▸ **TASK**: Repeat word for word the line with "Turn this picture" and every line after it until the records below run out.

- - - -

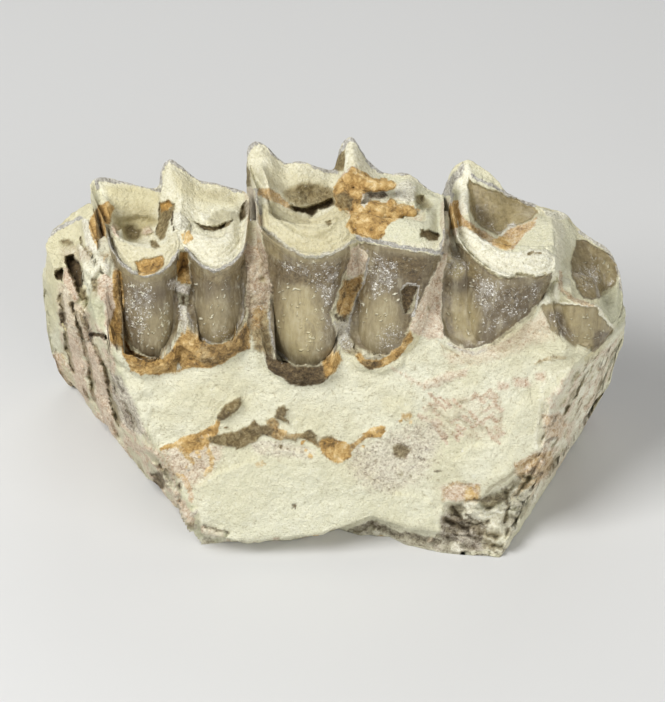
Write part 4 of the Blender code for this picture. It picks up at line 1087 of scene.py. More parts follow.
area(((80, 288), (86, 290), (88, 300), (82, 301), (78, 296)), soft=1.8, lift=-0.4, olive=0.8, dark=0.2)
area(((56, 271), (62, 269), (65, 275), (62, 281), (56, 279)), soft=1.4, lift=-1.4, dark=0.95)
area(((63, 267), (70, 270), (76, 284), (80, 298), (74, 304), (68, 296), (64, 282)), lift=0.45, pink=0.9,
     dark=0.0, chalk=0.15)
area(((57, 282), (66, 284), (74, 300), (84, 306), (88, 322), (80, 334), (66, 330), (58, 310)), soft=2.5,
     lift=0.1, pink=0.55, chalk=0.5, lilac=0.15, fleck=0.2)
area(((59, 312), (64, 313), (66, 324), (61, 327)), lift=-0.8, dark=0.75, olive=0.4)
area(((45, 280), (54, 280), (57, 310), (52, 336), (44, 334)), soft=2, lift=0.1, green=0.5, chalk=0.25)
area(((42, 322), (56, 330), (60, 346), (50, 352), (42, 340)), soft=2, lift=0.15, chalk=0.4, lilac=0.1)
area(((58, 246), (92, 246), (92, 262), (62, 264)), soft=4, pink=0.45, olive=0.25)


# The first molar, the most worn crown: glossy brown and tan enamel round two rows of crescents of
# cream dentine, rooted in the block. A bellied wall goes up from the stub to the worn rim, and the top
# inside it is dished. Its top's tables run along x as (x, height) and (x, lean).
FIRST_RIM = (
    (-21.6, 3.2, 27.9), (-20.9, 0.4, 28.0), (-20.2, -2.4, 28.1), (-19.0, -4.5, 28.1),
    (-17.6, -5.6, 28.1), (-16.1, -5.7, 28.2), (-14.8, -4.7, 28.3), (-14.0, -2.6, 28.5),
    (-13.4, -2.7, 28.6), (-12.6, -4.3, 28.7), (-11.6, -5.5, 28.8), (-10.2, -5.9, 28.8),
    (-9.0, -5.1, 28.8), (-8.2, -3.2, 28.8), (-7.9, 0.0, 28.7), (-7.8, 3.4, 28.3),
    (-7.9, 6.6, 27.4), (-8.8, 8.2, 26.8), (-10.8, 8.6, 27.2), (-12.7, 8.9, 27.5),
    (-14.0, 9.1, 28.7), (-15.3, 9.2, 29.7), (-16.1, 9.0, 28.7), (-16.6, 8.6, 26.8),
    (-18.2, 8.7, 26.9), (-20.0, 8.8, 27.4), (-22.0, 8.6, 28.0), (-22.8, 7.4, 27.8),
)
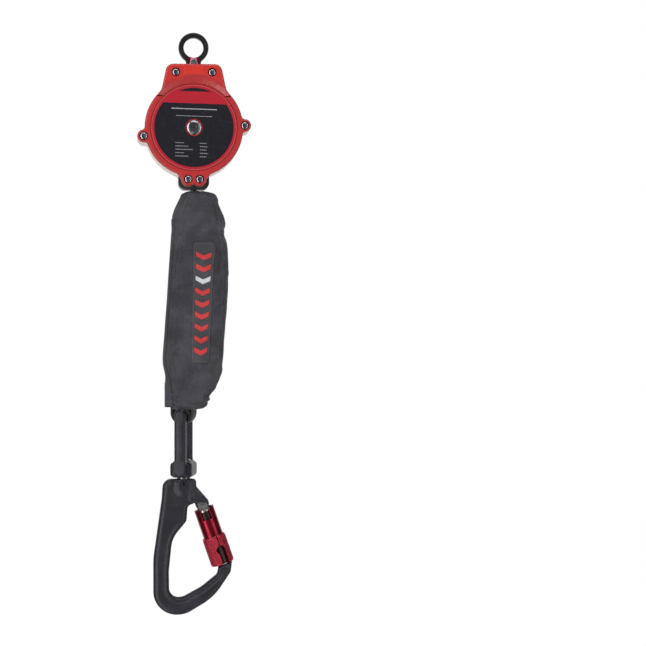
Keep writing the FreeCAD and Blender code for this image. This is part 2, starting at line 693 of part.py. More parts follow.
def spring_cup():
    """Shallow cup on the drum's rear flange that holds the power spring."""
    y0 = FLANGE_OUT
    y1 = PLATE_REAR_Y - FREE
    cup = cyl_y(SPRING_CUP_R, y0, y1, z=HUB_Z)
    cup = cup.cut(cyl_y(SPRING_CUP_R - SPRING_CUP_WALL, y0 + SPRING_CUP_WALL, y1 + 1, z=HUB_Z))
    return cup.cut(cyl_y(SHAFT_R + FREE, y0 - 1, y1 + 1, z=HUB_Z))


def power_spring():
    """Spiral of flat strip from the shaft to the cup, drawn with half circles."""
    r_in = SHAFT_R + TOUCH
    r_end = SPRING_CUP_R - SPRING_CUP_WALL - SPRING_STRIP_T - 0.1
    step = (r_end - r_in) / (2 * SPRING_TURNS)
    inner, outer = [], []
    for k in range(2 * SPRING_TURNS):
        centre = 0.0 if k % 2 == 0 else step
        side = 1 if k % 2 == 0 else -1
        for edges, extra in ((inner, 0.0), (outer, SPRING_STRIP_T)):
            r = r_in + k * step + extra
            a = V(centre + side * r, 0, HUB_Z)
            b = V(centre, 0, HUB_Z + side * r)
            c = V(centre - side * r, 0, HUB_Z)
            edges.append(Part.Arc(a, b, c).toShape())
    ends = []
    for pick, index in ((0, 0), (-1, 1)):
        p = (inner[pick].firstVertex(), inner[pick].lastVertex())[index].Point
        q = (outer[pick].firstVertex(), outer[pick].lastVertex())[index].Point
        ends.append(Part.LineSegment(p, q).toShape())
    wire = Part.Wire(Part.__sortEdges__(inner + [ends[1]] + outer + [ends[0]]))
    y0 = FLANGE_OUT + SPRING_CUP_WALL + SLIP
    return plate(wire, y0, PLATE_REAR_Y - FREE - SLIP)


# ---------------------------------------------------------------- guide, lifeline, pouch and absorber
def exit_guide():
    """Black guide at the block's foot, with a flared slot for the webbing."""
    wire = rounded([(-GUIDE_HALF_X, GUIDE_TOP, 2.0), (-GUIDE_HALF_X, GUIDE_END, GUIDE_CORNER_R),
                    (GUIDE_HALF_X, GUIDE_END, GUIDE_CORNER_R), (GUIDE_HALF_X, GUIDE_TOP, 2.0)])
    guide = plate(wire, -GUIDE_HALF_Y, GUIDE_HALF_Y)
    half_w = WEB_W / 2 + 0.8
    bend = GUIDE_END + GUIDE_BEND
    mouth = GUIDE_SLOT_X + GUIDE_FLARE * (GUIDE_TOP + 2 - bend)
    slot = rounded([(mouth, GUIDE_TOP + 2, 0), (GUIDE_SLOT_X, bend, 5.0),
                    (GUIDE_SLOT_X + 0.6, GUIDE_END - 1, 0), (-GUIDE_SLOT_X - 0.6, GUIDE_END - 1, 0),
                    (-GUIDE_SLOT_X, bend, 5.0), (-mouth, GUIDE_TOP + 2, 0)])
    guide = guide.cut(plate(slot, -half_w, half_w))
    for x, z in LUGS[2:]:
        guide = guide.cut(cyl_y(SCREW_R + SLIP, -GUIDE_HALF_Y - 1, GUIDE_HALF_Y + 1, x, z))
    return guide


def strap(route, thick, y0, y1):
    """Flat webbing that follows a line in the XZ plane, with rounded turns: x, z and radius of each point."""
    left, right = [], []
    n = len(route)
    for i, (x, z, r) in enumerate(route):
        p = V(x, 0, z)
        a = V(route[max(i - 1, 0)][0], 0, route[max(i - 1, 0)][1])
        b = V(route[min(i + 1, n - 1)][0], 0, route[min(i + 1, n - 1)][1])
        into = (p - a).normalize() if i > 0 else (b - p).normalize()
        out = (b - p).normalize() if i < n - 1 else into
        side_in = V(-into.z, 0, into.x)
        side_out = V(-out.z, 0, out.x)
        corner = (side_in + side_out).normalize() * (thick / 2 / math.cos(into.getAngle(out) / 2))
        bend = into.x * out.z - into.z * out.x
        grow = thick / 2 if bend > 0 else -thick / 2
        left.append((p.x + corner.x, p.z + corner.z, r - grow if r else 0))
        right.append((p.x - corner.x, p.z - corner.z, r + grow if r else 0))
    return plate(rounded(left + right[::-1]), y0, y1)


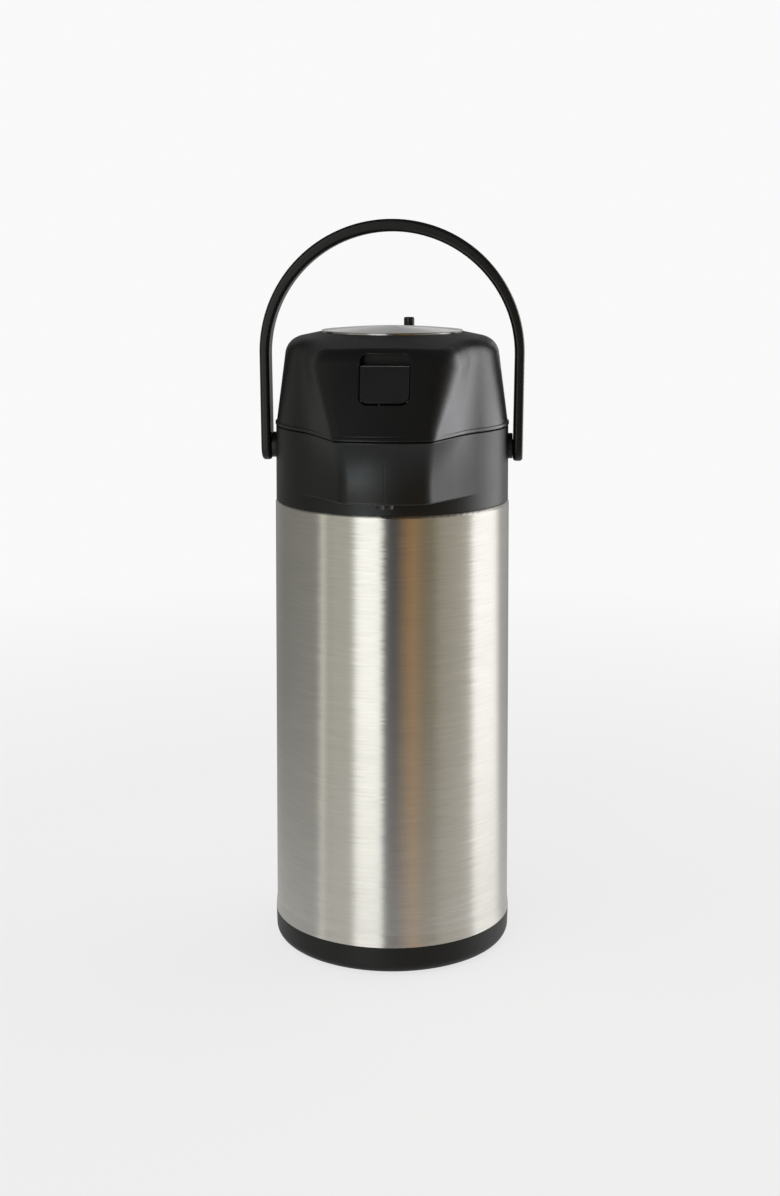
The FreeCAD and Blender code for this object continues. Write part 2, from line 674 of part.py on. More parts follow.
def lid_base_plate():
    plate = lofted(LID, WALL + LID_PLATE_PLAY).common(block(-FAR, FAR, FRONT, FAR, LID_PLATE_BOTTOM,
                                                            LID_PLATE_TOP))
    plate = plate.fuse(rod(PLATE_BOSS_R, PLATE_BOSS_BOTTOM, LID_PLATE_BOTTOM))
    holes = [rod(SCREW_R, LID_PLATE_BOTTOM, LID_PLATE_TOP, x, y) for x, y in screw_places()]
    slot = block(-LATCH_SLOT_HALF, LATCH_SLOT_HALF, -FAR, LATCH_SLOT_BACK, LID_PLATE_BOTTOM, LID_PLATE_TOP)
    return plate.cut(holes + [slot, rod(AIR_BORE, PLATE_BOSS_BOTTOM, LID_PLATE_TOP)])


def lid_screws():
    screws = []
    for x, y in screw_places():
        low = LID_PLATE_BOTTOM - SCREW_HEAD_H
        screw = joined([rod(SCREW_HEAD_R, low, LID_PLATE_BOTTOM, x, y),
                        rod(SCREW_R, low, LID_PLATE_BOTTOM + SCREW_DEPTH, x, y)])
        reach = SCREW_DRIVE_REACH * SCREW_HEAD_R
        for wide, deep in ((reach, SCREW_DRIVE / 2), (SCREW_DRIVE / 2, reach)):
            slot = block(x - wide, x + wide, y - deep, y + deep, low, low + SCREW_DRIVE_DEPTH)
            screw = screw.cut(slot)
        screws.append(screw)
    return Part.makeCompound(screws)


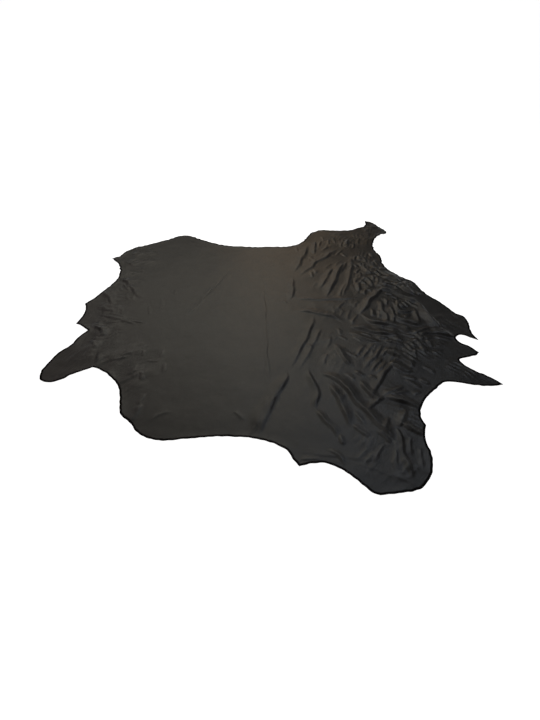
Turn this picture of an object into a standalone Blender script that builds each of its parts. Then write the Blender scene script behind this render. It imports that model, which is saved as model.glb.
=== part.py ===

- - - -

▸ **COMPLETED TASK**:
Turn this picture of an object into a standalone Blender script that builds each of its parts. Then write the Blender scene script behind this render. It imports that model, which is saved as model.glb.
=== part.py ===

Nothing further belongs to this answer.